# help for table finish repair



## kps92 (Jan 25, 2010)

Hi! Not sure if this is the correct forum, but hopefully someone can help. We have a table that is walnut stained without coating. A vinyl tablecloth with the felt backing was left on the table for too long to remember. Upon removing the tablecloth, fibers remained stuck to the wood. The table was in a location that received lots of sun, so we suppose the fibers melted onto the surface. We were able to remove some by gently using a scotchbrite pad with no apparent damage to the finish. Still, many fibers will not come off. Does anyone have suggestions on how to remove this without having to refinish the table? Thanks!


----------



## Tony B (Jul 30, 2008)

kps92 said:


> ......... We have a table that is walnut stained without coating. A vinyl tablecloth with the felt backing was left on the table..... Upon removing the tablecloth, fibers remained stuck to the wood. ... We were able to remove some by gently using a scotchbrite pad with no apparent damage to the finish. Still, many fibers will not come off......how to remove this without having to refinish the table? Thanks!

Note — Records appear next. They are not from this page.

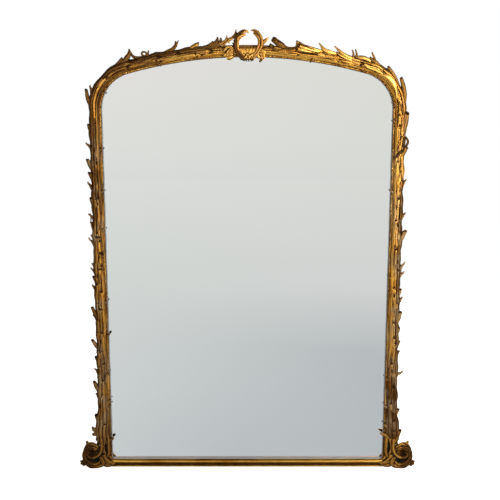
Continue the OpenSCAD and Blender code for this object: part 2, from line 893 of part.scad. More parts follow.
module hanger_screws() {
  color(STEEL)
    for (side = [0, 1])
      mirror([side, 0, 0]) {
        hanger_holes(screw_d);
        for (z = screw_z)
          translate([hang_x, back_y + strap_t, z])
            rotate([-90, 0, 0])
              cylinder(d1 = screw_d * 2, d2 = screw_d * 1.4, h = screw_d * 0.5, $fn = 32);
      }
}

// ---------- the pieces ----------

module left() {
  mirror([1, 0, 0])
    children();
}

bottom_rail();
left() stile();  // left_stile
stile();  // right_stile
left() haunch();  // left_haunch
haunch();  // right_haunch
crown_rail();
lap_dowels();
mirror_plate();
glazing_blocks();
for (i = [1:board_n])
  backboard(i);
backboard_brads();
bottom_moulding();
left() side_bead();  // left_bead
side_bead();  // right_bead
left() shoulder_bead();  // left_shoulder_bead
shoulder_bead();  // right_shoulder_bead
crown_bead();
left() trunk(0, LEFT_POST_STUBS, LEFT_POST_INNER);  // left_trunk
trunk(70, RIGHT_POST_STUBS, RIGHT_POST_INNER);  // right_trunk
left() bough(0, LEFT_BOUGH_STUBS, [[0.1, 6, 10, 5], [0.48, 1, 8, 5]])  // left_bough
    curl(post_l + 0.41 * bough_l, bead_w + trunk_w + 9, 7);
bough(70, RIGHT_BOUGH_STUBS, [[0.04, 1, 8, 5], [0.64, 1, 10, 5]]);  // right_bough
left() foot();  // left_foot
foot();  // right_foot
left() foot_block();  // left_foot_block
foot_block();  // right_foot_block
crest_left_branch();
crest_right_branch();
crest_blossoms();
crest_leaf([[-66, 8, -76, 24], [-68, 10, -56, 26], [-66, 6, -84, 6], [-66, 6, -52, 2]]);  // crest_left_leaf
crest_leaf([[54, 6, 64, 22], [54, 6, 66, 10], [54, 6, 54, -12], [54, 6, 41, -14]]);  // crest_right_leaf
left() hanger_strap();  // left_hanger_strap
hanger_strap();  // right_hanger_strap
left() hanger_ring();  // left_hanger_ring
hanger_ring();  // right_hanger_ring
hanger_screws();
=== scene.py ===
# %% [markdown]
# # An overmantel mirror in a gilded branch frame
# The object is a tall looking glass in a pine carcass, faced with branches that were carved
# from wood, laid with gesso and gilded. The solids of the carcass, the glass, the boards and the
# hangers come from the CAD model and stay as they are. The carvings are made again here, in much
# finer detail, over the same lines, and take the place of their plain solids.

import itertools
import math

import bpy
import numpy as np
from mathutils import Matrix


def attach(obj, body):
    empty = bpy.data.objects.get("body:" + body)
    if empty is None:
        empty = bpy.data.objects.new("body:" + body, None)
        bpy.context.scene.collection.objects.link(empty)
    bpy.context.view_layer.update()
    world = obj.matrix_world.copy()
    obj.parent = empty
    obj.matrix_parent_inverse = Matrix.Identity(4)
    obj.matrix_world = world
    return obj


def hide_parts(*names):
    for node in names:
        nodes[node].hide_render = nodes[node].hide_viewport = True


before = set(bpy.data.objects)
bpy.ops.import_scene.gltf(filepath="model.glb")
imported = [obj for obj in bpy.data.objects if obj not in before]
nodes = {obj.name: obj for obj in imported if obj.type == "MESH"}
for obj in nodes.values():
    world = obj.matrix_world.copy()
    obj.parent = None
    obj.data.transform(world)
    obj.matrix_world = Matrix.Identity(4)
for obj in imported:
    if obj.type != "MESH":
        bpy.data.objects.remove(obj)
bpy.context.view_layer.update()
scene = bpy.context.scene

# %% [markdown]
# ## Camera and stage
# The photograph was taken from in front, a little above the middle of the glass and tilted
# down by ten degrees, from about three metres off. The camera is put there first, so that every
# later choice can be judged in the picture.

# %% Camera
LENS_MM = 56.8
EYE = (0.0106, -3.079, 1.4455)
TILT_DOWN = 10

camera_data = bpy.data.cameras.new("camera")
camera_data.sensor_width = 36
camera_data.lens = LENS_MM
camera = bpy.data.objects.new("camera", camera_data)
camera.location = EYE
camera.rotation_euler = (math.radians(90 - TILT_DOWN), 0, 0)
scene.collection.objects.link(camera)
scene.camera = camera
scene.view_settings.view_transform = "Standard"
print("camera at", EYE, "with a lens of", LENS_MM, "mm")

# %% [markdown]
# ## Writing materials as sums
# A node tree reads best as a formula. One small class wraps an output socket, so that
# `1 - mask * 0.5` adds the Math nodes by itself. Colours don't go through Math nodes, which
# would turn them grey: they are mixed by a Mix node.

# %% A socket that can be reckoned with
class Value:
    def __init__(self, finish, socket):
        self.finish, self.socket = finish, socket

    def math(self, operation, *others):
        return self.finish.node("ShaderNodeMath", {"operation": operation},
                                dict(enumerate((self,) + others)))

    def after(self, operation, number):
        """The same sum with a plain number before the value, as in 1 - mask."""
        return self.finish.node("ShaderNodeMath", {"operation": operation}, {0: number, 1: self})

    def __add__(self, other):
        return self.math("ADD", other)

    def __mul__(self, other):
        return self.math("MULTIPLY", other)

    def __sub__(self, other):
        return self.math("SUBTRACT", other)

    def __truediv__(self, other):
        return self.math("DIVIDE", other)

    def __rsub__(self, other):
        return self.after("SUBTRACT", other)

    def __rtruediv__(self, other):
        return self.after("DIVIDE", other)

    __radd__, __rmul__ = __add__, __mul__

    def within(self, low, high):
        """0 at low and 1 at high, smoothly, and level outside them."""
        return self.finish.node("ShaderNodeMapRange", {"interpolation_type": "SMOOTHSTEP"},
                                {"Value": self, "From Min": low, "From Max": high})


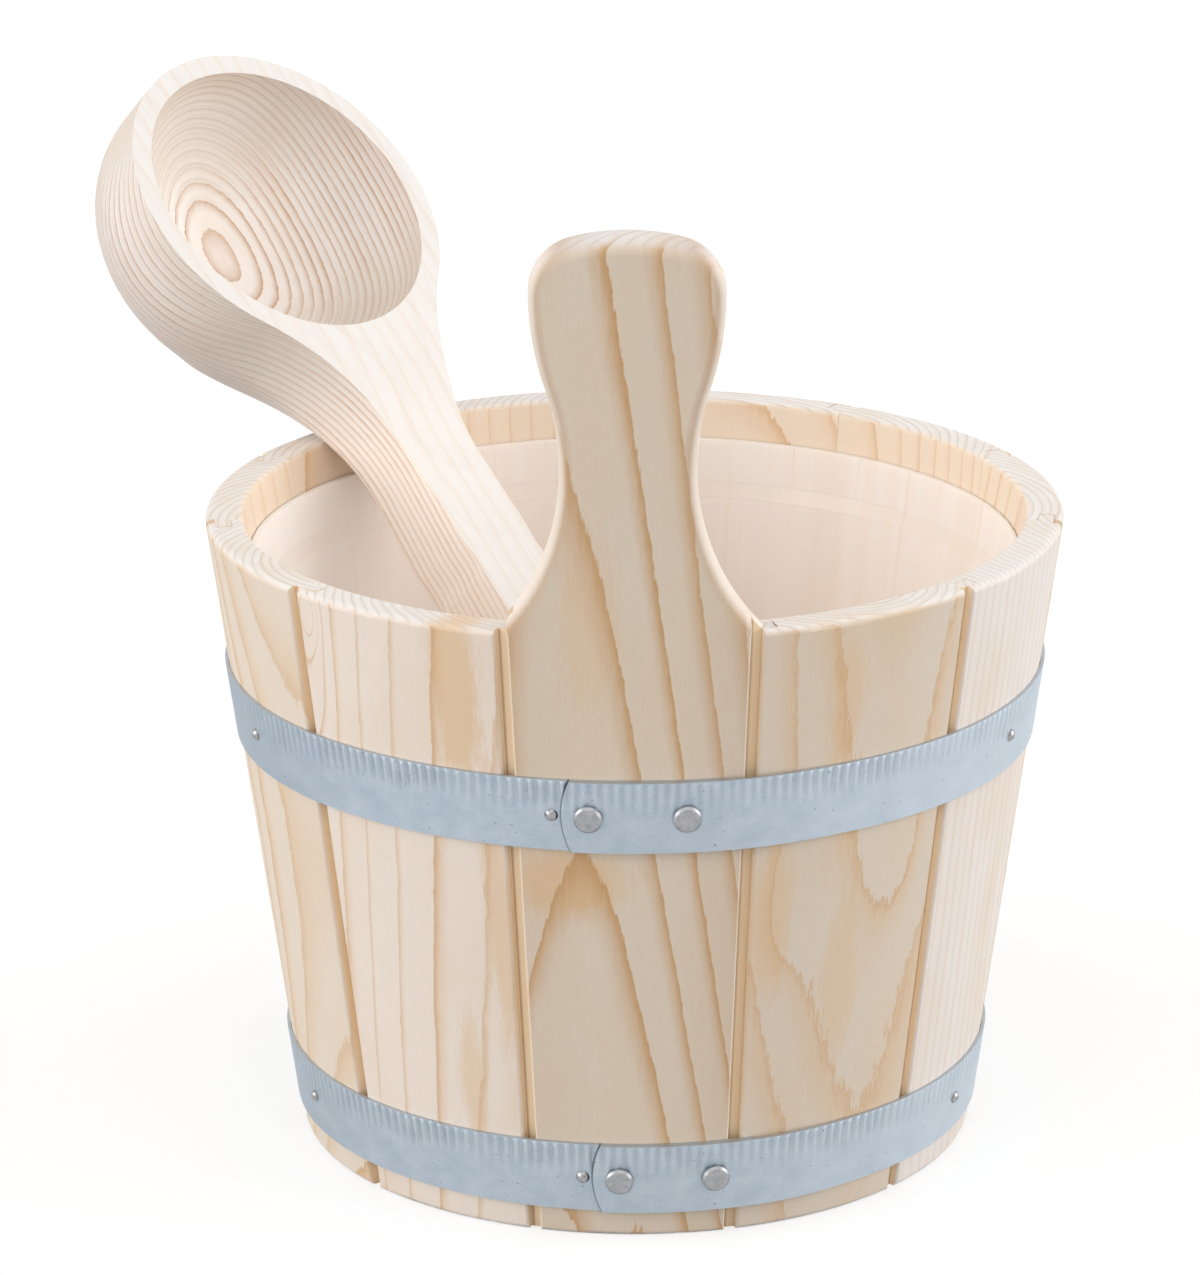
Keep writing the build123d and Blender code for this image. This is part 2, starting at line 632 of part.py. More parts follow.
with BuildPart() as ladle_blank:
    with BuildSketch(Plane.XZ) as bowl_profile:
        Rectangle(BOWL_RADIUS, BOWL_DEPTH, align=(Align.MIN, Align.MAX))
        fillet(bowl_profile.vertices().group_by(Axis.Y)[0].sort_by(Axis.X)[-1], radius=BOWL_CORNER)
        Rectangle(BOWL_RADIUS, OVERRUN, align=(Align.MIN, Align.MIN))
    revolve(axis=Axis.Z)
    loft([ladle_section(LADLE_SWELL_END * share) for share in LADLE_RUN_SHARES])
    extrude(ladle_section(LADLE_SWELL_END), amount=LADLE_REACH - LADLE_SWELL_END)
    with BuildSketch(Plane.XY.offset(-BOWL_DEPTH - OVERRUN)) as plan:
        with BuildLine():
            Polyline((0, 0), (FLARE_START, FLARE_START_HALF))
            RadiusArc(
                (FLARE_START, FLARE_START_HALF),
                (FLARE_END, HANDLE_HALF),
                -LADLE_FLARE_RADIUS,
            )
            Polyline((FLARE_END, HANDLE_HALF), (LADLE_REACH, HANDLE_HALF), (LADLE_REACH, 0))
            mirror(about=Plane.XZ)
        make_face()
        fillet(plan.vertices().group_by(Axis.X)[-1], radius=LADLE_END_ROUND)
        Circle(BOWL_RADIUS)
    extrude(amount=BOWL_DEPTH + OVERRUN + OVERRUN, mode=Mode.INTERSECT)
    with BuildSketch(Plane.XZ):
        with BuildLine():
            dip_reach = (FLARE_END - BOWL_RADIUS) / 2
            Polyline((-BOWL_RADIUS - OVERRUN, 0), (BOWL_RADIUS, 0))
            Bezier(
                (BOWL_RADIUS, 0),
                (BOWL_RADIUS + dip_reach, 0),
                (FLARE_END - dip_reach, -LADLE_TOP_DIP),
                (FLARE_END, -LADLE_TOP_DIP),
            )
            Polyline(
                (FLARE_END, -LADLE_TOP_DIP),
                (LADLE_REACH + OVERRUN, -LADLE_TOP_DIP),
                (LADLE_REACH + OVERRUN, OVERRUN + OVERRUN),
                (-BOWL_RADIUS - OVERRUN, OVERRUN + OVERRUN),
                (-BOWL_RADIUS - OVERRUN, 0),
            )
        make_face()
    extrude(amount=BOWL_RADIUS + OVERRUN, both=True, mode=Mode.SUBTRACT)
    with BuildSketch(Plane.XZ):
        with BuildLine():
            Bezier(
                (HOLLOW_RADIUS, 0),
                (HOLLOW_RADIUS, -HOLLOW_DEPTH * CURVE_SHARE),
                (HOLLOW_RADIUS * CURVE_SHARE, -HOLLOW_DEPTH),
                (0, -HOLLOW_DEPTH),
            )
            Polyline((0, -HOLLOW_DEPTH), (0, OVERRUN), (HOLLOW_RADIUS, OVERRUN), (HOLLOW_RADIUS, 0))
        make_face()
    revolve(axis=Axis.Z, mode=Mode.SUBTRACT)


def bowl_centre(tilt):
    """Distance out and height of the bowl's centre when the handle's end is on the floor."""
    out = LADLE_REACH * math.cos(tilt) - LADLE_HANDLE_DEPTH * math.sin(tilt) - LADLE_FOOT_PAST
    height = LADLE_REACH * math.sin(tilt) + LADLE_HANDLE_DEPTH * math.cos(tilt)
    return out, LINER_FLOOR + LADLE_FIT + height


def clears_rim(tilt):
    """Whether the ladle's underside passes clear above the rounded rim."""
    out, height = bowl_centre(tilt)
    rim_height = STAVE_HEIGHT - RIM_ROUND
    rim_centre = inner_radius(rim_height) + RIM_ROUND / math.cos(TAPER)
    edge = abs(LADLE_ASIDE) + HANDLE_HALF - LADLE_HANDLE_CORNER
    out -= math.sqrt(rim_centre**2 - edge**2)
    height -= rim_height
    along = out * math.cos(tilt) + height * math.sin(tilt)
    above = height * math.cos(tilt) - out * math.sin(tilt)
    samples = [LADLE_REACH * index / REST_SAMPLES for index in range(REST_SAMPLES + 1)]
    gap = min(math.hypot(sample - along, above - ladle_depth(sample)) for sample in samples)
    return above > ladle_depth(along) and gap > RIM_ROUND + LADLE_FIT


def ladle_rest():
    """Place of the ladle, standing in the liner and leaning on the rim."""
    flat = 0
    steep = math.pi / 2
    for _ in range(REST_STEPS):
        tilt = (flat + steep) / 2
        if clears_rim(tilt):
            steep = tilt
        else:
            flat = tilt
    out, height = bowl_centre(steep)
    outwards = radial(LADLE_AZIMUTH)
    up = Vector(0, 0, 1)
    centre = outwards * out + up * height - tangent(LADLE_AZIMUTH) * LADLE_ASIDE
    return Plane(
        origin=centre,
        x_dir=outwards * -math.cos(steep) - up * math.sin(steep),
        z_dir=outwards * -math.sin(steep) + up * math.cos(steep),
    )


with BuildPart() as ladle:
    with Locations(ladle_rest()):
        add(ladle_blank.part)

ladle.part.label = "ladle"
export_step(ladle.part, "parts/ladle.step")
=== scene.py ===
"""Looks of the wooden piggin: pine staves, galvanised hoops, a milky liner and a pale ladle."""

import math

import bpy
from mathutils import Matrix, Vector

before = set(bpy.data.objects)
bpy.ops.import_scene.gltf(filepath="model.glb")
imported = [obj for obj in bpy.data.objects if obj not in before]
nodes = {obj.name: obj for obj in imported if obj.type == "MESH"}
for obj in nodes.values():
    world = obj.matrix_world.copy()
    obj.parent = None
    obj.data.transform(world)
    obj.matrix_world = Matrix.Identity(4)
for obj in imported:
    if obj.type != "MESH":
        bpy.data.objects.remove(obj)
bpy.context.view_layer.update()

# Driving sizes. The shaders work in millimetres; the frame, bumps and light depths are in metres
MM = 1000.0
STAVE_COUNT = 11
STAVE_STEP = 360.0 / STAVE_COUNT
HALF_TURN = math.pi / STAVE_COUNT
FOOT_RADIUS = 92.0
TAPER_SLOPE = 23.7 / 174.0

ORIGIN = Vector((0.0, 0.0, 0.0))
TO_RIGHT = Vector((1.0, 0.0, 0.0))
TO_BACK = Vector((0.0, 1.0, 0.0))
UP = Vector((0.0, 0.0, 1.0))


def radial(azimuth):
    """Level direction out of the barrel; azimuth 0 is the front, growing towards +X."""
    angle = math.radians(azimuth)
    return Vector((math.sin(angle), -math.cos(angle), 0.0))


def tangent(azimuth):
    """Level direction along the barrel, towards growing azimuth."""
    angle = math.radians(azimuth)
    return Vector((math.cos(angle), math.sin(angle), 0.0))


def linear(red, green, blue):
    """Linear colour of an 8-bit screen colour."""
    values = []
    for level in (red, green, blue):
        level /= 255.0
        values.append(level / 12.92 if level <= 0.04045 else ((level + 0.055) / 1.055) ** 2.4)
    return (*values, 1.0)


# Shader helpers. A saw's tooth rises to its peak and falls from there to the end of the turn
SAW_PEAK = 0.93


class Graph:
    """Short names for the nodes of one material, or of the world."""

    def __init__(self, owner, output="ShaderNodeOutputMaterial"):
        owner.use_nodes = True
        self.owner = owner
        self.tree = owner.node_tree
        self.tree.nodes.clear()
        self.output = self.add(output)
        self.color = None

    def add(self, kind, **settings):
        node = self.tree.nodes.new(kind)
        for key, value in settings.items():
            setattr(node, key, value)
        return node

    def feed(self, socket, value):
        if isinstance(value, bpy.types.NodeSocket):
            self.tree.links.new(value, socket)
        else:
            socket.default_value = value

    def coordinate(self, kind):
        return self.add("ShaderNodeTexCoord").outputs[kind]

    def place(self):
        """Place on the object in millimetres."""
        scaled = self.vector("SCALE", self.coordinate("Object"))
        scaled.node.inputs["Scale"].default_value = MM
        return scaled

    def split(self, vector):
        node = self.add("ShaderNodeSeparateXYZ")
        self.feed(node.inputs[0], vector)
        return node.outputs

    def combine(self, x, y, z):
        node = self.add("ShaderNodeCombineXYZ")
        for socket, value in zip(node.inputs, (x, y, z)):
            self.feed(socket, value)
        return node.outputs[0]

    def vector(self, operation, *values):
        node = self.add("ShaderNodeVectorMath", operation=operation)
        for socket, value in zip(node.inputs, values):
            self.feed(socket, value)
        scalar = operation in ("DOT_PRODUCT", "LENGTH")
        return node.outputs[1 if scalar else 0]

    def math(self, operation, *values):
        node = self.add("ShaderNodeMath", operation=operation)
        for socket, value in zip(node.inputs, values):
            self.feed(socket, value)
        return node.outputs[0]

    def times(self, product, *others):
        for other in others:
            product = self.math("MULTIPLY", product, other)
        return product

    def line(self, value, slope, start):
        """Start, plus slope for each one of the value."""
        return self.math("MULTIPLY_ADD", value, slope, start)

    def fade(self, mask, depth):
        """One, falling by depth where the mask is one."""
        return self.line(mask, -depth, 1.0)

    def centred(self, noise):
        return self.math("SUBTRACT", noise, 0.5)

    def along_normal(self, axis):
        return self.vector("DOT_PRODUCT", self.coordinate("Normal"), tuple(axis))

    def span(self, value, low, high, out_low=0.0, out_high=1.0, smooth=False):
        """Slope from low to high, level past both."""
        kind = "SMOOTHSTEP" if smooth else "LINEAR"
        node = self.add("ShaderNodeMapRange", interpolation_type=kind, clamp=True)
        for socket, item in zip(node.inputs, (value, low, high, out_low, out_high)):
            self.feed(socket, item)
        return node.outputs[0]

    def window(self, value, rise, fall):
        """Product of two slopes, each given as span takes it."""
        return self.times(self.span(value, *rise), self.span(value, *fall))

    def saw(self, turns, start):
        """Tooth in each whole turn: nothing up to start, then a slow rise and a steep fall."""
        return self.window(self.math("FRACT", turns), (start, SAW_PEAK), (SAW_PEAK, 1.0, 1.0, 0.0))

    def noise(self, vector, scale=1.0, detail=2.0, roughness=0.5, output="Fac"):
        node = self.add("ShaderNodeTexNoise")
        self.feed(node.inputs["Vector"], vector)
        node.inputs["Scale"].default_value = scale
        node.inputs["Detail"].default_value = detail
        node.inputs["Roughness"].default_value = roughness
        return node.outputs[output]

    def chance(self, number, seed):
        """One random value for each whole number."""
        node = self.add("ShaderNodeTexWhiteNoise", noise_dimensions="1D")
        self.feed(node.inputs["W"], self.math("ADD", number, seed))
        return node.outputs["Value"]

    def mix(self, share, first, second):
        node = self.add("ShaderNodeMix", data_type="RGBA")
        self.feed(node.inputs[0], share)
        self.feed(node.inputs[6], first)
        self.feed(node.inputs[7], second)
        return node.outputs[2]

    def lay(self, share, tone):
        """Mixes a tone into the colour made so far."""
        self.color = self.mix(share, self.color, tone)

    def bump(self, height, strength, distance):
        node = self.add("ShaderNodeBump")
        self.feed(node.inputs["Height"], height)
        node.inputs["Strength"].default_value = strength
        node.inputs["Distance"].default_value = distance
        return node.outputs["Normal"]

    def seen(self):
        """One for the rays that show a surface itself, and nothing for those that light others."""
        path = self.add("ShaderNodeLightPath")
        shown = self.math("MAXIMUM", path.outputs["Is Camera Ray"], path.outputs["Is Glossy Ray"])
        return self.math("MAXIMUM", shown, path.outputs["Is Transmission Ray"])

    def surface(self, roughness, normal, **settings):
        """The material, with the colour made so far."""
        shader = self.add("ShaderNodeBsdfPrincipled")
        self.feed(shader.inputs["Base Color"], self.color)
        self.feed(shader.inputs["Roughness"], roughness)
        self.feed(shader.inputs["Normal"], normal)
        for key, value in settings.items():
            shader.inputs[key.replace("_", " ")].default_value = value
        self.feed(self.output.inputs["Surface"], shader.outputs[0])
        return self.owner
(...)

The only way I know of to remove the fibers down into the surface, will probably damage the surface also. That would be to use a card scraper. Most strippers will also remove most of stain if an oil based stain was used, then it would be easy to re-stain and get it even.


----------



## JW_in_Indy (Mar 20, 2009)

I would first try wiping it down with mineral spirits and your 3M "scotchbrite" type synthetic pad. You can use some fairly strong pressure as long as you only go with the grain. Go to your hardware store and pick up one of the synthetic finishing pads. You'll find them in the sandpaper section. They are much more refined than one made for scrubbing pots and pans.


----------



## Rick Mosher (Feb 26, 2009)

There is a product called Goof-off that may work. You can get it at Home Depot or most good paint stores.


----------